● What you need to do: Restate each of the lines given below, word for word.

● Data section:
────────────────────

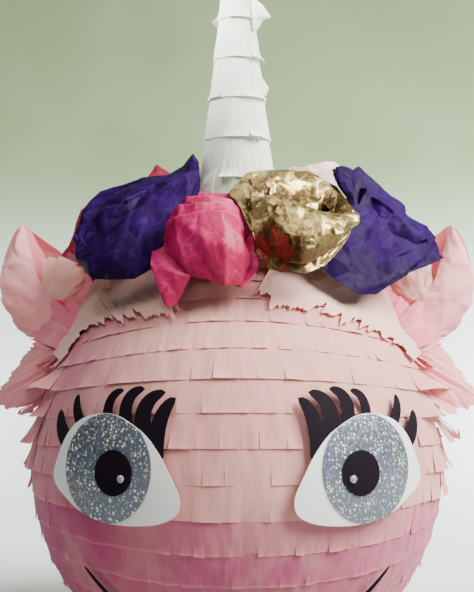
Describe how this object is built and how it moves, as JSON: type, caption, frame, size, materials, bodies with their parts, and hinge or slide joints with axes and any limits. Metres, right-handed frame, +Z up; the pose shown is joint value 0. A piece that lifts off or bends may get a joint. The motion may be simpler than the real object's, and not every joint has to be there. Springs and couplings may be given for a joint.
{
  "type": "pinata",
  "caption": "Unicorn-head party pinata: a hollow papier-mache ball covered in pink crepe fringe, with a white tiered horn, tissue roses, ears, card eyes and a filling flap at the back.",
  "frame": {"origin": "middle of the flat card disc that the head stands on, at its underside", "axes": "+Z up through the horn, -Y the way the face looks, +X to the left ear of the head, which is on the viewer's right"},
  "size_m": [0.454, 0.3932, 0.6635],
  "materials": {
    "papier_mache": "layered newsprint and paste, matt",
    "cardboard": "brown card, matt",
    "cotton_tape": "woven cotton, matt",
    "wire": "galvanised wire",
    "pink_crepe": "crepe paper, fine vertical grain, matt",
    "ear_crepe": "crepe paper folded over card, matt",
    "white_crepe": "crepe paper, fine vertical grain, matt",
    "pink_tissue": "glazed tissue paper, crumpled",
    "magenta_tissue": "glazed tissue paper, crumpled",
    "violet_tissue": "glazed tissue paper, crumpled",
    "blush_tissue": "tissue paper, crumpled",
    "gold_foil_tissue": "metallic gold tissue paper, crumpled",
    "white_card": "smooth white card, satin",
    "black_card": "smooth black card, satin",
    "holographic_film": "silver holographic film on card, sparkling",
    "crystal": "clear faceted rhinestone"
  },
  "bodies": {
    "head": {"papier_mache_head": "papier_mache", "base_disc": "cardboard", "flap_stop_rim": "cardboard", "hanging_anchor_disc": "cardboard", "horn_cone": "cardboard", "flap_hinge_tape": "cotton_tape", "hanging_loop": "wire", "rose_pink": "pink_tissue", "rose_gold": "gold_foil_tissue", "rose_violet_left": "violet_tissue", "rose_violet_right": "violet_tissue", "rose_magenta": "magenta_tissue", "rose_blush": "blush_tissue", "smile": "black_card", "crepe_row_01": "pink_crepe", "crepe_row_02": "pink_crepe", "crepe_row_03": "pink_crepe", "crepe_row_04": "pink_crepe", "crepe_row_05": "pink_crepe", "crepe_row_06": "pink_crepe", "crepe_row_07": "pink_crepe", "crepe_row_08": "pink_crepe", "crepe_row_09": "pink_crepe", "crepe_row_10": "pink_crepe", "crepe_row_11": "pink_crepe", "crepe_row_12": "pink_crepe", "crepe_row_13": "pink_crepe", "crepe_row_14": "pink_crepe", "crepe_row_15": "pink_crepe", "crepe_row_16": "pink_crepe", "horn_tier_1": "white_crepe", "horn_tier_2": "white_crepe", "horn_tier_3": "white_crepe", "horn_tier_4": "white_crepe", "horn_tier_5": "white_crepe", "horn_tier_6": "white_crepe", "horn_tier_7": "white_crepe", "horn_tier_8": "white_crepe", "ear_card_left": "ear_crepe", "ear_lining_left": "ear_crepe", "ear_ruffle_left": "ear_crepe", "eye_white_left": "white_card", "iris_left": "holographic_film", "pupil_left": "black_card", "gem_left": "crystal", "lashes_inner_left": "black_card", "lashes_outer_left": "black_card", "ear_card_right": "ear_crepe", "ear_lining_right": "ear_crepe", "ear_ruffle_right": "ear_crepe", "eye_white_right": "white_card", "iris_right": "holographic_film", "pupil_right": "black_card", "gem_right": "crystal", "lashes_inner_right": "black_card", "lashes_outer_right": "black_card"},
    "filling_flap": {"fill_flap": "papier_mache", "flap_crepe_1": "pink_crepe", "flap_crepe_2": "pink_crepe", "flap_crepe_3": "pink_crepe"}
  },
  "joints": [
    {"name": "filling_flap_hinge", "type": "hinge", "parent": "head", "child": "filling_flap", "pos_m": [0, 0.16569, 0.26626], "axis": [1, 0, 0], "range_deg": [0, 85]}
  ]
}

────────────────────

● Exercise output:
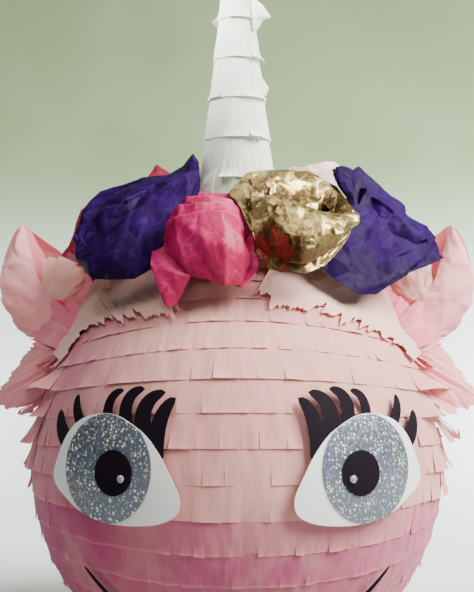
Describe how this object is built and how it moves, as JSON: type, caption, frame, size, materials, bodies with their parts, and hinge or slide joints with axes and any limits. Metres, right-handed frame, +Z up; the pose shown is joint value 0. A piece that lifts off or bends may get a joint. The motion may be simpler than the real object's, and not every joint has to be there. Springs and couplings may be given for a joint.
{
  "type": "pinata",
  "caption": "Unicorn-head party pinata: a hollow papier-mache ball covered in pink crepe fringe, with a white tiered horn, tissue roses, ears, card eyes and a filling flap at the back.",
  "frame": {"origin": "middle of the flat card disc that the head stands on, at its underside", "axes": "+Z up through the horn, -Y the way the face looks, +X to the left ear of the head, which is on the viewer's right"},
  "size_m": [0.454, 0.3932, 0.6635],
  "materials": {
    "papier_mache": "layered newsprint and paste, matt",
    "cardboard": "brown card, matt",
    "cotton_tape": "woven cotton, matt",
    "wire": "galvanised wire",
    "pink_crepe": "crepe paper, fine vertical grain, matt",
    "ear_crepe": "crepe paper folded over card, matt",
    "white_crepe": "crepe paper, fine vertical grain, matt",
    "pink_tissue": "glazed tissue paper, crumpled",
    "magenta_tissue": "glazed tissue paper, crumpled",
    "violet_tissue": "glazed tissue paper, crumpled",
    "blush_tissue": "tissue paper, crumpled",
    "gold_foil_tissue": "metallic gold tissue paper, crumpled",
    "white_card": "smooth white card, satin",
    "black_card": "smooth black card, satin",
    "holographic_film": "silver holographic film on card, sparkling",
    "crystal": "clear faceted rhinestone"
  },
  "bodies": {
    "head": {"papier_mache_head": "papier_mache", "base_disc": "cardboard", "flap_stop_rim": "cardboard", "hanging_anchor_disc": "cardboard", "horn_cone": "cardboard", "flap_hinge_tape": "cotton_tape", "hanging_loop": "wire", "rose_pink": "pink_tissue", "rose_gold": "gold_foil_tissue", "rose_violet_left": "violet_tissue", "rose_violet_right": "violet_tissue", "rose_magenta": "magenta_tissue", "rose_blush": "blush_tissue", "smile": "black_card", "crepe_row_01": "pink_crepe", "crepe_row_02": "pink_crepe", "crepe_row_03": "pink_crepe", "crepe_row_04": "pink_crepe", "crepe_row_05": "pink_crepe", "crepe_row_06": "pink_crepe", "crepe_row_07": "pink_crepe", "crepe_row_08": "pink_crepe", "crepe_row_09": "pink_crepe", "crepe_row_10": "pink_crepe", "crepe_row_11": "pink_crepe", "crepe_row_12": "pink_crepe", "crepe_row_13": "pink_crepe", "crepe_row_14": "pink_crepe", "crepe_row_15": "pink_crepe", "crepe_row_16": "pink_crepe", "horn_tier_1": "white_crepe", "horn_tier_2": "white_crepe", "horn_tier_3": "white_crepe", "horn_tier_4": "white_crepe", "horn_tier_5": "white_crepe", "horn_tier_6": "white_crepe", "horn_tier_7": "white_crepe", "horn_tier_8": "white_crepe", "ear_card_left": "ear_crepe", "ear_lining_left": "ear_crepe", "ear_ruffle_left": "ear_crepe", "eye_white_left": "white_card", "iris_left": "holographic_film", "pupil_left": "black_card", "gem_left": "crystal", "lashes_inner_left": "black_card", "lashes_outer_left": "black_card", "ear_card_right": "ear_crepe", "ear_lining_right": "ear_crepe", "ear_ruffle_right": "ear_crepe", "eye_white_right": "white_card", "iris_right": "holographic_film", "pupil_right": "black_card", "gem_right": "crystal", "lashes_inner_right": "black_card", "lashes_outer_right": "black_card"},
    "filling_flap": {"fill_flap": "papier_mache", "flap_crepe_1": "pink_crepe", "flap_crepe_2": "pink_crepe", "flap_crepe_3": "pink_crepe"}
  },
  "joints": [
    {"name": "filling_flap_hinge", "type": "hinge", "parent": "head", "child": "filling_flap", "pos_m": [0, 0.16569, 0.26626], "axis": [1, 0, 0], "range_deg": [0, 85]}
  ]
}